At present, the vine produces four big bunches of grapes a year, greeny-gold, with that matchless perfume and flavour that only Muscat grapes can provide.
Once you’ve got the pruning method fixed, grapes actually seem pretty easy. All you really have to do is keep their natural exuberance in check – and not get too greedy by trying to produce too many bunches.
The figs also pretty much look after themselves. Again, they need fairly rigorous pruning to keep in check – and some water too when it gets particularly dry.
More by accident than design, I have three varieties. One called Brown Turkey – the figs originally brought from the UK in pots.

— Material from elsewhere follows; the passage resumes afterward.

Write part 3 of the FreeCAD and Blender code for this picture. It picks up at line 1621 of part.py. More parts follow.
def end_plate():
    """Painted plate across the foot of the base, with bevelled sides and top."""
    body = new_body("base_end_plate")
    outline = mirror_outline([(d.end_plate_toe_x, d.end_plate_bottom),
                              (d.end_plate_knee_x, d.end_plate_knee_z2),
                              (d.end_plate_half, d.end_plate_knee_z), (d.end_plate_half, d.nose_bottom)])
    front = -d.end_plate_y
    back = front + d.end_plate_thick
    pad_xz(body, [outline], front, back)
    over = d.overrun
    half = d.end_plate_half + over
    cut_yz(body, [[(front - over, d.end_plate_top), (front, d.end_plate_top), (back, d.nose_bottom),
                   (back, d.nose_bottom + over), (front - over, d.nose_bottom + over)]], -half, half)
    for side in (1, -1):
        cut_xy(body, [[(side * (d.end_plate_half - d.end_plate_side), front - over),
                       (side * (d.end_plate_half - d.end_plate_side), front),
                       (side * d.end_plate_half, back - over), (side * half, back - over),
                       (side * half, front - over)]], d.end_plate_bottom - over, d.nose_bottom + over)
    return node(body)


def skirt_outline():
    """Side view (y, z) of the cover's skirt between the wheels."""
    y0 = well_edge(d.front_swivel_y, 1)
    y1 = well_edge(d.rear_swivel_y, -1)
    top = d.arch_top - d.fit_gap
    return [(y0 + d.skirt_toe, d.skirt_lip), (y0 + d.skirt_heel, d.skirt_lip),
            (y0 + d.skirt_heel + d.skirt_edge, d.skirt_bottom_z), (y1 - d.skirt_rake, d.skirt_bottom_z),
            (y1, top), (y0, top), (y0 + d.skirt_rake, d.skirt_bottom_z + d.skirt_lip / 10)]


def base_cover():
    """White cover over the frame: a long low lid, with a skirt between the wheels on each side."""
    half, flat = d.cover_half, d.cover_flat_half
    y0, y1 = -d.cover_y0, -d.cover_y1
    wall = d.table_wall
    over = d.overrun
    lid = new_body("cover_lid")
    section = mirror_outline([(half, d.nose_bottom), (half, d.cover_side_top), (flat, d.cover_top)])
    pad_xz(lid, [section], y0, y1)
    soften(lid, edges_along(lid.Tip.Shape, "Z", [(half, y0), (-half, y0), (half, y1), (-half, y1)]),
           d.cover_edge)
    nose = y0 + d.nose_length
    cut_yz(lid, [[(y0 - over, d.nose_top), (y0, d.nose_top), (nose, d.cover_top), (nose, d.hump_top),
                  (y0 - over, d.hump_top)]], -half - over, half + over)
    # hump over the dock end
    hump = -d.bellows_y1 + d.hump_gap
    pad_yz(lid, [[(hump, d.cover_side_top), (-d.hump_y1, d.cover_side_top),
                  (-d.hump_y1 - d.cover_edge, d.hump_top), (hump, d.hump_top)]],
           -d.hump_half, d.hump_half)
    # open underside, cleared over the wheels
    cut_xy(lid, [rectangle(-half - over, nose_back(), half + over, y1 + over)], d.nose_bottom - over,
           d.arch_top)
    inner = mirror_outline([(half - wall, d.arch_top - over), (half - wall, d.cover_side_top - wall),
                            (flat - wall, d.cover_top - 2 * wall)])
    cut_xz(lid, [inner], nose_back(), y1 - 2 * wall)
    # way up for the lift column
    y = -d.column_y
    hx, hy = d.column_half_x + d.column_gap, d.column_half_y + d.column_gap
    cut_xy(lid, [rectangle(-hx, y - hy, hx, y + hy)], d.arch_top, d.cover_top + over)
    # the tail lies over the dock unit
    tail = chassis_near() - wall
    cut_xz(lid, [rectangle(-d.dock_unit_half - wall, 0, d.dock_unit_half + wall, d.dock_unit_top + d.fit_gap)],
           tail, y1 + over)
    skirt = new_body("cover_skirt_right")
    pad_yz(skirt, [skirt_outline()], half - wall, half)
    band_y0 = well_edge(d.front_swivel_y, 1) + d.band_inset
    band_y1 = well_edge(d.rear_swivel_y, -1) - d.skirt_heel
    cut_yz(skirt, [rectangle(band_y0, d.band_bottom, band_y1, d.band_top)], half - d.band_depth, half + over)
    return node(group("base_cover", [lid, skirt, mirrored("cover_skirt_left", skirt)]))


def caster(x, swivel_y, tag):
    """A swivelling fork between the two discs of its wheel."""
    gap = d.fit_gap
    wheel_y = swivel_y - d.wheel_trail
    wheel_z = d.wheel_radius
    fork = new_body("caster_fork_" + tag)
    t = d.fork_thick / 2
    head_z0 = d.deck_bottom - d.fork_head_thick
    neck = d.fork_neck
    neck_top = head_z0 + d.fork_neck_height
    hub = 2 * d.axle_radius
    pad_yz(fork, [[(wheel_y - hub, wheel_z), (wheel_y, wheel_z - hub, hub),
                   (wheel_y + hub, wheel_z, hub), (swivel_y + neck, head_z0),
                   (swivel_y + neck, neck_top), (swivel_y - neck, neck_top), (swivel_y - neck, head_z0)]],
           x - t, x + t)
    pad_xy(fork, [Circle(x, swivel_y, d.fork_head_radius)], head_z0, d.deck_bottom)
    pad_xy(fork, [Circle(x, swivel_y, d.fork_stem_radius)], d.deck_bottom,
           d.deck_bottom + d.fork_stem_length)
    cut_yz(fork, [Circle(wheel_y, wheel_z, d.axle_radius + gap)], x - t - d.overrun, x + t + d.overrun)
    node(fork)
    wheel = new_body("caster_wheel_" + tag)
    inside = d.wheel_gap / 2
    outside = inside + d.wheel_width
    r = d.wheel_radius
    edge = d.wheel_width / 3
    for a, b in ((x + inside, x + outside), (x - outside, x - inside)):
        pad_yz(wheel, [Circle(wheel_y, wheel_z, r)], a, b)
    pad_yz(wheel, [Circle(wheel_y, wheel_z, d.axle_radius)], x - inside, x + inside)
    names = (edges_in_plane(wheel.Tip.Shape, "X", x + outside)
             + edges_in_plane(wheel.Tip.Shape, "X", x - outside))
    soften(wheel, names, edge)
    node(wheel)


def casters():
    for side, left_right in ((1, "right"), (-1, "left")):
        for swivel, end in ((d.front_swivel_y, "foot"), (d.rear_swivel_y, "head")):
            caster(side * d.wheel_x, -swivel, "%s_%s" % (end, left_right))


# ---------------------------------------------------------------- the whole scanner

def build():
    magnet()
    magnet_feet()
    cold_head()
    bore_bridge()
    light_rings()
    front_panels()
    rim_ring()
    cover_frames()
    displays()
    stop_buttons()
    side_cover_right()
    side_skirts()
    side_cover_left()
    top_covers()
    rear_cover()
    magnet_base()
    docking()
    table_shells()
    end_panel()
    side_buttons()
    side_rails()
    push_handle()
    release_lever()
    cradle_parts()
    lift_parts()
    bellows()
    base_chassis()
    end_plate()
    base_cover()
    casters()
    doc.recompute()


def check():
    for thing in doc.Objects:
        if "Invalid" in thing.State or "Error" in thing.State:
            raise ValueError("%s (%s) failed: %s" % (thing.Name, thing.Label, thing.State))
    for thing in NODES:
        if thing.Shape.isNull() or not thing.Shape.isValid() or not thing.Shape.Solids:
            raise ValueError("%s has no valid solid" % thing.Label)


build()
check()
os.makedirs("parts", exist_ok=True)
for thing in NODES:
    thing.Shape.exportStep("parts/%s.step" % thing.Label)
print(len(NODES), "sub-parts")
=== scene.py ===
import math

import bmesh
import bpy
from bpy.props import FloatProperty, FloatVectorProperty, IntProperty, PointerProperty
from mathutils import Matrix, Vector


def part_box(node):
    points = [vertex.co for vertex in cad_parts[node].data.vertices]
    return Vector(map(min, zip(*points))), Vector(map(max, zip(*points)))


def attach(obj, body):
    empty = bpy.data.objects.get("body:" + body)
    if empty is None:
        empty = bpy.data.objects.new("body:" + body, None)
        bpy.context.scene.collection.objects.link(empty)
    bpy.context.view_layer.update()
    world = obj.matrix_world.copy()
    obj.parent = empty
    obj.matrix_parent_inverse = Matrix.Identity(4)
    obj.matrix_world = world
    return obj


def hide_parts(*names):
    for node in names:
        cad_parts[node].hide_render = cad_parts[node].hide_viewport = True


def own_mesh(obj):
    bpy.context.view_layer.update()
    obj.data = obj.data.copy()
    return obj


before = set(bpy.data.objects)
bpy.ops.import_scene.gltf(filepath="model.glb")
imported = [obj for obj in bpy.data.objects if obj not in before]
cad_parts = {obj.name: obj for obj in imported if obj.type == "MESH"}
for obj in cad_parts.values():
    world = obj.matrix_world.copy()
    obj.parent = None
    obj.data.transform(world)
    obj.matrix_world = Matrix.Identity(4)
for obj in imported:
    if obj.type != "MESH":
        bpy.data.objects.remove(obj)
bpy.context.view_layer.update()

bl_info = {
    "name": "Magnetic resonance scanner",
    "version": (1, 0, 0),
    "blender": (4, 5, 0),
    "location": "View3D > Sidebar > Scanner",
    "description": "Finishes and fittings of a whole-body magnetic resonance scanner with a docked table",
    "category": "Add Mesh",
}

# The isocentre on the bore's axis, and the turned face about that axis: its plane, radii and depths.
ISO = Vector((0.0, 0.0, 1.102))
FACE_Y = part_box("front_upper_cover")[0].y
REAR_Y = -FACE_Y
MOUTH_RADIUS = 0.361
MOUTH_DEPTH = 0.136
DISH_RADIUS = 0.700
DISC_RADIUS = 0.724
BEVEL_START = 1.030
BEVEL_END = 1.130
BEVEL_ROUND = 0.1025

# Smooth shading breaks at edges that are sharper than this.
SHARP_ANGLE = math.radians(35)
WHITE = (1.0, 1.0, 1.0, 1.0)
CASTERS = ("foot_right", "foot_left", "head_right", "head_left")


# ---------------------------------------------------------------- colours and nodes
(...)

OK – as opposed to outstanding – in terms of size of crop and quality/taste of fruit.
The unnamed black fig I took as cuttings is the best of the lot in terms of crop and taste. It’s in fruit right now. Ripe figs and Gorgonzola – or a creamy, tangy goats cheese – plus maybe a glass of port. Sinfully good.
And the third is another unnamed late season variety, but producing green figs of huge size. Like mandarin oranges, rather than the golfballs produced by the other bushes. Almost too much of a good thing really as their intense sweet stickiness can actually be a little overpowering.
One is my limit…
And the pomegranate. Beautiful tree. Beautiful fruit. And now that I’ve come across a recipe in which they’re an integral ingredient – rather than just a garnish – a valuable late summer/early autumn addition to out home-produced supply.

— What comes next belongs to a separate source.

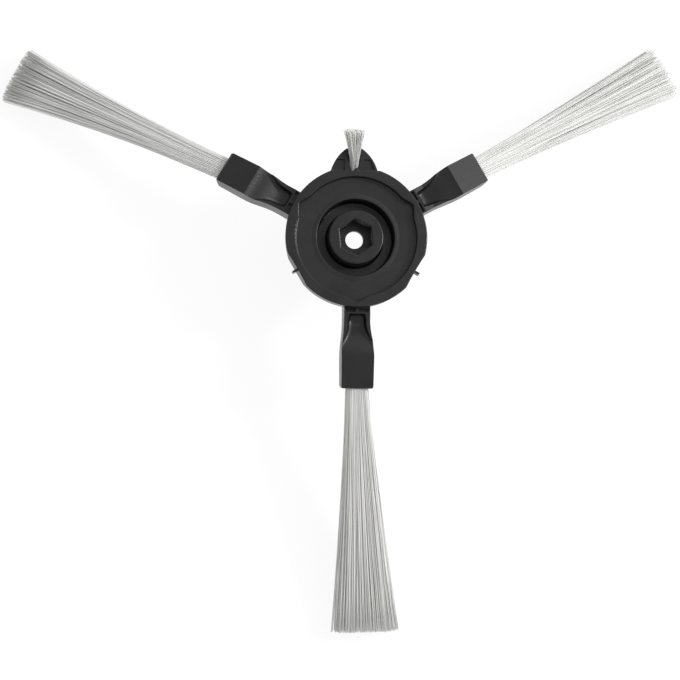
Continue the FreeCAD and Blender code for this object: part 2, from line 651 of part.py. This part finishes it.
def tuft_anchor(label, hole, anchor):
    """The flat wire that holds a tuft down, in the tuft's own frame."""
    thickness, width, reach = anchor
    body = new_body(label)
    low = f"-({hole} - fold_gap - fold_thickness)"
    drawing = new_sketch(body, f"{label}_section", "XY_Plane", place(z=low))
    draw_loop(drawing, [(f"-{reach}", f"-{thickness} / 2"), (reach, f"-{thickness} / 2"),
                        (reach, f"{thickness} / 2"), (f"-{reach}", f"{thickness} / 2")])
    extrude(body, "Pad", drawing, width)
    return body


def set_in_hole(body, turn, mouth, yaw, roll):
    """Puts a tuft or an anchor in its hole: the arm's turn, the mouth's place and the hole's slant."""
    way = f"{place(yaw=turn)} * {place(*mouth, roll='90')} * {place(pitch=yaw, roll=roll)}"
    body.setExpression("Placement", bound(way))


def export(bodies):
    """Checks the whole document, then writes one file for each piece."""
    doc.recompute()
    for item in doc.Objects:
        if "Invalid" in item.State or "Error" in item.State:
            raise RuntimeError(f"{item.Label} is {item.State}")
    os.makedirs("parts", exist_ok=True)
    for body in bodies:
        if body.Shape.isNull() or not body.Shape.isValid():
            raise RuntimeError(f"{body.Label} has no sound shape")
        print(body.Label, round(body.Shape.Volume, 2), "mm3,", len(body.Shape.Solids), "solid")
        body.Shape.exportStep(f"parts/{body.Label}.step")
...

Success. And failure. But the lesson about not trying to grow which actually doesn’t grow here has been well-learned. And amply compensated by what grows a treat – and is delicious to eat.
Supermarket fruit is grown for uniform size; resistance to travel without bruising/blemishing; and keeping qualities. Grown in controlled environments; and picked well-before fully ripe, no real surprise that most are pretty – but pretty tasteless too.
So instead, try growing some fruit yourself. Not difficult. Intensely satisfying. And in terms of taste, the best you’ll have ever had.